People’s Party leader Mariano Rajoy won the biggest parliamentary majority in a Spanish election in 29 years and called on Spaniards to work together to prevent the nation being overwhelmed by the sovereign debt crisis.

The People’s Party won 186 of the 350 seats in Congress compared with 110 for the Socialist Party’s candidate Alfredo Perez Rubalcaba, based on 97 percent of the vote counted. That’s the worst showing for the Socialists since Spain returned to democracy in 1978.

“Today more than ever our destiny is played out in and with Europe,” Rajoy said in an acceptance speech in Madrid. “We will stop being a problem and become part of the solution again.”

Rajoy, 56, who said on Nov. 18 he hoped Spain wouldn’t need a bailout before he’s sworn in as prime minister in month’s time, has pledged to slash the budget deficit and regain the nation’s AAA credit rating. He inherits a stagnant economy with a 23 percent unemployment rate and borrowing costs back at the levels Spain was paying before it joined the euro.

Governments Falling

The ruling Socialists became the fifth European government to be toppled by fallout from sovereign debt crisis, after Italy and Greece appointed new prime ministers and Irish and Portuguese voters fired their leaders after they sought bailouts. Spaniards gave Rajoy the biggest mandate of the group to respond to the crisis.

“From a market standpoint, an absolute majority for the PP is just what the doctor ordered,” said Nicholas Spiro, managing director of Spiro Sovereign Strategy in London. “We will now see to what extent domestic policy reforms, even if ambitious and swiftly enacted, can help turn sentiment around.”

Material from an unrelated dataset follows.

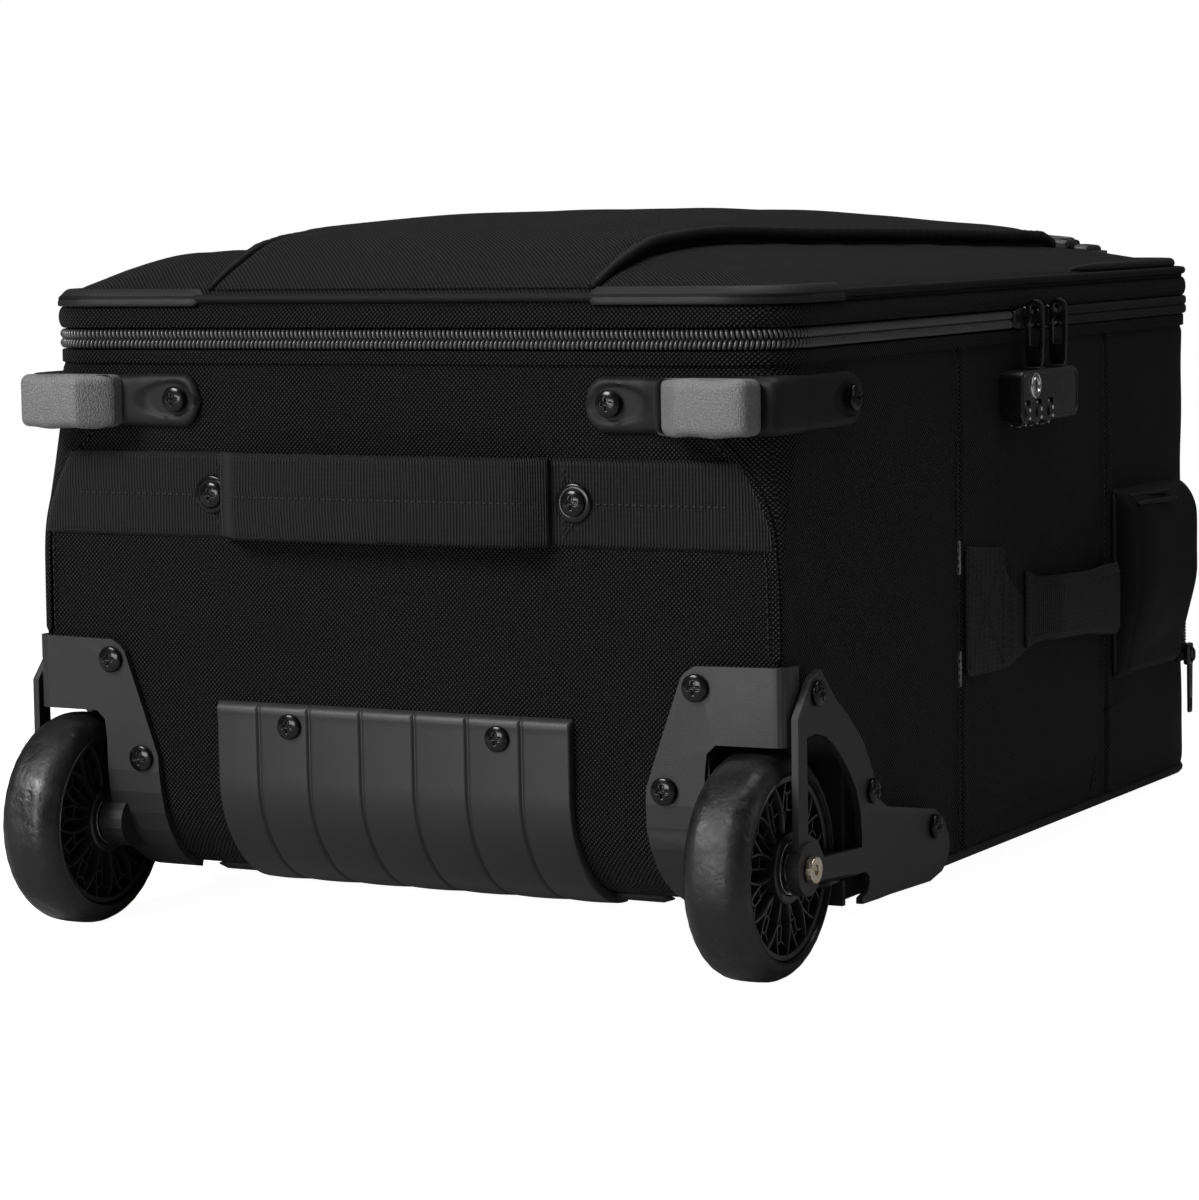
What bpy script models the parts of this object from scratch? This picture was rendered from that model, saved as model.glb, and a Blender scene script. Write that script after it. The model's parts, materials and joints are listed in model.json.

Spain’s 10-year bond yield rose as high as 6.78 percent on Nov. 17, the most since the start of the euro, with the gap between Spanish and German borrowing costs ending the week at 441 basis points, or 4.41 percentage points. As yields spiraled, Socialist Prime Minister Jose Luis Rodriguez Zapatero, who didn’t seek re-election, called on the European Central Bank to act “immediately.”

The PP owed much of its success to the collapse in support for the Socialists. The PP won 10.5 million votes, little changed from the 10.2 million four years ago. Support for the Socialists plunged, with the party getting 6.8 million votes, a drop of about 4.5 million votes from 2008.